TASK BRIEF:
What is wanted is an exact restatement of the lines from the one with "color(metal) translate([stop_x, gate_y, sleeve_flats" through the one with "from enum import Enum", both included, and of no other lines.

DATASET SECTION:

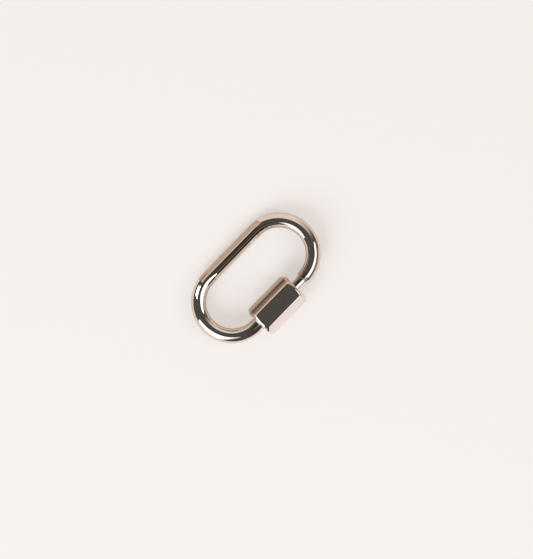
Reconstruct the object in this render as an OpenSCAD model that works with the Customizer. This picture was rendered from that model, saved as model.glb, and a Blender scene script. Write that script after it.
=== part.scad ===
// Oval screw-lock carabiner: a round-wire loop with a gate in one long side,
// closed by a hexagonal sleeve that runs along a thread on the wire's two ends.
// The link lies as it rests: on one flat of the sleeve and on its plain side.
// X runs along the link, +Z is up and the origin is under the middle of the box.

/* [Loop] */
// Length of the two straight sides, from one bend to the other
straight_length = 11.6; // [11:0.2:14]
// Overall width of the wire loop, without the sleeve
loop_width = 14.4; // [13.4:0.1:18]
// Diameter of the round wire
wire_d = 2.6; // [2.4:0.1:3]

/* [Sleeve] */
// Width of the sleeve across its flats
sleeve_flats = 5.5; // [5:0.1:7]
// Length of the sleeve
sleeve_length = 9; // [8.4:0.1:10]
// How far the sleeve's six long edges are turned down from sharp corners
sleeve_edge_break = 0.04; // [0.02:0.01:0.1]
// Length of the turned chamfer at the middle of each flat
sleeve_chamfer = 0.25; // [0.1:0.05:0.35]
// Angle of that chamfer from the sleeve's end face
sleeve_chamfer_angle = 30; // [25:5:45]

/* [Thread] */
// Outside diameter of the thread on the wire's ends
thread_d = 2; // [1.6:0.1:2.1]
// Pitch of the thread
thread_pitch = 0.4; // [0.3:0.05:0.45]
// Turns of thread on the short end, which the closed sleeve covers
short_turns = 3; // [2:1:4]
// Turns that the sleeve makes across the open gate
gate_turns = 6; // [4:1:7]
// Turns of thread inside the sleeve
sleeve_turns = 12; // [10:1:13]
// Length of the chamfer on each threaded tip
tip_chamfer = 0.2; // [0.05:0.05:0.35]

/* [Neck] */
// Diameter of the plain neck behind the long thread
neck_d = 2.15; // [2.1:0.05:2.3]
// Straight wire between the neck's shoulder and the upper bend
neck_land = 0.3; // [0.2:0.05:1]
// Straight wire between the lower bend and the shoulder that stops the sleeve
stop_land = 0.55; // [0.3:0.05:0.8]
// Break on the rim of both shoulders
shoulder_break = 0.05; // [0.02:0.01:0.08]

/* [Bore] */
// Radial gap between the thread's crests and the sleeve's threaded bore
thread_gap = 0.05; // [0.02:0.01:0.1]
// Length of the lead-in at the mouth of the threaded bore
thread_mouth_chamfer = 0.08; // [0.02:0.02:0.12]
// Radial gap between the wire and the sleeve's wide bore when the gate is open
wide_bore_gap = 0.08; // [0.05:0.01:0.2]
// Length of the countersink at the mouth of the wide bore
wide_mouth_chamfer = 0.15; // [0.05:0.05:0.2]

/* [Hidden] */
$fn = 96;
metal = [0.80, 0.78, 0.76];
cut = 1;                 // how far a cutting solid runs past the face that it opens
drill_point = 118;       // included angle at the bottom of the wide bore

wire_r = wire_d / 2;
bend_r = (loop_width - wire_d) / 2;         // radius of the wire's centre line in the bends
half_straight = straight_length / 2;
thread_r = thread_d / 2;
neck_r = neck_d / 2;

// Places along the gate side, from the lower bend to the upper one
stop_x = -half_straight + stop_land;
short_tip_x = stop_x + short_turns * thread_pitch;
sleeve_travel = (short_turns + gate_turns) * thread_pitch;
long_tip_x = stop_x + sleeve_travel;
sleeve_thread = sleeve_turns * thread_pitch;
neck_x = long_tip_x + sleeve_thread;        // the open sleeve's thread reaches the neck
neck_shoulder_x = half_straight - neck_land;

// The open sleeve's wide end passes the start of the upper bend by this much,
// so its bore has to clear the inside of the bend there.
bend_entry = max(0, stop_x + sleeve_length + sleeve_travel - half_straight);
inner_bend_r = bend_r - wire_r;
wide_bore_r = bend_r - sqrt(pow(inner_bend_r, 2) - pow(bend_entry, 2)) + wide_bore_gap;
thread_bore_r = thread_r + thread_gap;
wide_bore_cone = (wide_bore_r - thread_bore_r) / tan(drill_point / 2);

// Half width of the sleeve across its broken edges
sleeve_corner_r = sleeve_flats / 2 / cos(30) - sleeve_edge_break;

// At rest the sleeve lies on a flat and lifts the gate side, so the loop leans.
lean = asin((sleeve_flats / 2 - wire_r) / (2 * bend_r));
loop_height = wire_r + bend_r * sin(lean);
loop_y = (sleeve_corner_r - wire_r) / 2;
gate_y = loop_y - bend_r * cos(lean);

// Puts what is drawn in the loop's own plane where the loop rests
module in_loop_plane() {
    translate([0, loop_y, loop_height]) rotate([-lean, 0, 0]) children();
}

// A turned piece along X: its outline is a list of [place along X, radius]
module turned(outline) {
    rotate([90, 0, 90]) rotate_extrude() polygon([for (p = outline) [p[1], p[0]]]);
}

// One semicircular bend, on the side that end points to
module bend(end) {
    translate([end * half_straight, 0, 0]) rotate([0, 0, end > 0 ? -90 : 90])
        rotate_extrude(angle = 180) translate([bend_r, 0]) circle(wire_r);
}

// The long side that has no gate
module plain_side() {
    translate([-half_straight, bend_r, 0]) rotate([0, 90, 0])
        cylinder(r = wire_r, h = straight_length);
}

// The short threaded end, with the flat shoulder that stops the closed sleeve
module short_end() {
    translate([0, -bend_r, 0]) turned([
        [-half_straight, 0],
        [-half_straight, wire_r],
        [stop_x - shoulder_break, wire_r],
        [stop_x, wire_r - shoulder_break],
        [stop_x, thread_r],
        [short_tip_x - tip_chamfer, thread_r],
        [short_tip_x, thread_r - tip_chamfer],
        [short_tip_x, 0]
    ]);
}

// The long threaded end, which carries the open sleeve, and the plain neck behind it
module long_end() {
    translate([0, -bend_r, 0]) turned([
        [long_tip_x, 0],
        [long_tip_x, thread_r - tip_chamfer],
        [long_tip_x + tip_chamfer, thread_r],
        [neck_x, thread_r],
        [neck_x + neck_r - thread_r, neck_r],
        [neck_shoulder_x, neck_r],
        [neck_shoulder_x, wire_r - shoulder_break],
        [neck_shoulder_x + shoulder_break, wire_r],
        [half_straight, wire_r],
        [half_straight, 0]
    ]);
}

module wire_loop() {
    color(metal) in_loop_plane() union() {
        bend(1);
        bend(-1);
        plain_side();
        short_end();
        long_end();
    }
}

// The hexagonal bar that the sleeve is cut from, turned to break its edges and chamfer its ends
module sleeve_bar() {
    face_r = sleeve_flats / 2 - sleeve_chamfer / tan(sleeve_chamfer_angle);
    rim_x = (sleeve_corner_r - face_r) * tan(sleeve_chamfer_angle);
    intersection() {
        rotate([0, 90, 0]) rotate(30)
            cylinder(r = sleeve_flats / 2 / cos(30), h = sleeve_length, $fn = 6);
        turned([
            [0, 0],
            [0, face_r],
            [rim_x, sleeve_corner_r],
            [sleeve_length - rim_x, sleeve_corner_r],
            [sleeve_length, face_r],
            [sleeve_length, 0]
        ]);
    }
}

// What is bored out: the thread, its lead-in, the wide bore and its countersink
module sleeve_bores() {
    turned([
        [-cut, 0],
        [-cut, thread_bore_r + thread_mouth_chamfer + cut],
        [thread_mouth_chamfer, thread_bore_r],
        [sleeve_thread, thread_bore_r],
        [sleeve_thread + wide_bore_cone, wide_bore_r],
        [sleeve_length - wide_mouth_chamfer, wide_bore_r],
        [sleeve_length + cut, wide_bore_r + wide_mouth_chamfer + cut],
        [sleeve_length + cut, 0]
    ]);
}

module sleeve_nut() {
    color(metal) translate([stop_x, gate_y, sleeve_flats / 2]) difference() {
        sleeve_bar();
        sleeve_bores();
    }
}

wire_loop();
sleeve_nut();
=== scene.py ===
"""Looks of an oval screw-lock carabiner: a bent wire loop and the hexagonal sleeve on its gate.

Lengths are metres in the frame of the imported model. X runs along the link towards its
neck, Y towards its plain side and Z up, and the link lies on the plane z = 0.
"""

import logging
import math
from collections.abc import Iterable
from dataclasses import dataclass, field
from enum import Enum

import bpy
import numpy as np
from mathutils import Matrix, Vector


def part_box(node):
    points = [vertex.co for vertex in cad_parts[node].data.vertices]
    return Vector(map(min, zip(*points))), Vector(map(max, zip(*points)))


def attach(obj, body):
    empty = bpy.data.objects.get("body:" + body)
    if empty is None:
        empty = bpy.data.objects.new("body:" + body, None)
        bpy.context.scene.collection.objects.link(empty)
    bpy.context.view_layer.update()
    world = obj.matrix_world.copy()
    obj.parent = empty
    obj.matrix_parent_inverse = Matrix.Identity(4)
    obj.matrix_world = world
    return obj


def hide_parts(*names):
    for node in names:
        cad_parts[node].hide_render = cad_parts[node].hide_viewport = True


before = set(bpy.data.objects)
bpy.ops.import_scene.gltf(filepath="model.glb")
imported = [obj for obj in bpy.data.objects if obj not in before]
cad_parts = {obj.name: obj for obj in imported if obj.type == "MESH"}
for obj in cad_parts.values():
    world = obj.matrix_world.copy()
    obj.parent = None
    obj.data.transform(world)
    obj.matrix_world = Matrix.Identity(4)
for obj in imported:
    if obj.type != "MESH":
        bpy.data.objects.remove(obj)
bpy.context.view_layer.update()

MM = 0.001
LOG = logging.getLogger("carabiner")

Colour = tuple[float, float, float]
Figure = float | np.ndarray


class Zone(Enum):
    """The stretches of a turned skin that a thread is cut on."""

    PLAIN = 0
    SHORT_END = 1
    LONG_END = 2
    BORE = 3


class Surface(Enum):
    """How the metal was left: 0 where it is polished and 1 where it is as the tool left it."""

    POLISHED = 0.0
    FACED = 0.5
    CUT = 1.0


class Signal:
    """A number that a node tree works out, on which Python's operators add Math nodes."""

    def __init__(self, graph: "Graph", socket: bpy.types.NodeSocket) -> None:
        """Wraps an output socket of the graph."""
        self.graph = graph
        self.socket = socket

    def _math(self, operation: str, *values: "Signal | float") -> "Signal":
        """Adds one Math node that works on the values in order."""
        return self.graph.math(operation, *values)

    def __add__(self, other: "Signal | float") -> "Signal":
        """Gives self + other."""
        return self._math("ADD", self, other)

    def __radd__(self, other: float) -> "Signal":
        """Gives other + self."""
        return self._math("ADD", other, self)

    def __sub__(self, other: "Signal | float") -> "Signal":
        """Gives self - other."""
        return self._math("SUBTRACT", self, other)

    def __rsub__(self, other: float) -> "Signal":
        """Gives other - self."""
        return self._math("SUBTRACT", other, self)

    def __mul__(self, other: "Signal | float") -> "Signal":
        """Gives self * other."""
        return self._math("MULTIPLY", self, other)

    def __rmul__(self, other: float) -> "Signal":
        """Gives other * self."""
        return self._math("MULTIPLY", other, self)

    def __truediv__(self, other: "Signal | float") -> "Signal":
        """Gives self / other."""
        return self._math("DIVIDE", self, other)

    def __abs__(self) -> "Signal":
        """Gives the size of self without its sign."""
        return self._math("ABSOLUTE", self)

    def sine(self) -> "Signal":
        """Gives the sine of self, in radians."""
        return self._math("SINE", self)

    def cosine(self) -> "Signal":
        """Gives the cosine of self, in radians."""
        return self._math("COSINE", self)

    def least(self, other: "Signal | float") -> "Signal":
        """Gives the smaller of self and other."""
        return self._math("MINIMUM", self, other)

    def most(self, other: "Signal | float") -> "Signal":
        """Gives the larger of self and other."""
        return self._math("MAXIMUM", self, other)

    def within(self, low: "Signal | float", high: "Signal | float") -> "Signal":
        """Gives self, kept between low and high."""
        return self.most(low).least(high)

    def wrapped(self, low: float, high: float) -> "Signal":
        """Gives self, brought into the span from low to high by whole spans."""
        return self._math("WRAP", self, high, low)

    def ease(self, start: "Signal | float", end: "Signal | float") -> "Signal":
        """Gives a smooth climb from 0 at start to 1 at end."""
        node = self.graph.node(
            "ShaderNodeMapRange",
            {"interpolation_type": "SMOOTHSTEP"},
            {"Value": self, "From Min": start, "From Max": end},
        )
        return Signal(self.graph, node.outputs[0])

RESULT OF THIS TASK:
    color(metal) translate([stop_x, gate_y, sleeve_flats / 2]) difference() {
        sleeve_bar();
        sleeve_bores();
    }
}

wire_loop();
sleeve_nut();
=== scene.py ===
"""Looks of an oval screw-lock carabiner: a bent wire loop and the hexagonal sleeve on its gate.

Lengths are metres in the frame of the imported model. X runs along the link towards its
neck, Y towards its plain side and Z up, and the link lies on the plane z = 0.
"""

import logging
import math
from collections.abc import Iterable
from dataclasses import dataclass, field
from enum import Enum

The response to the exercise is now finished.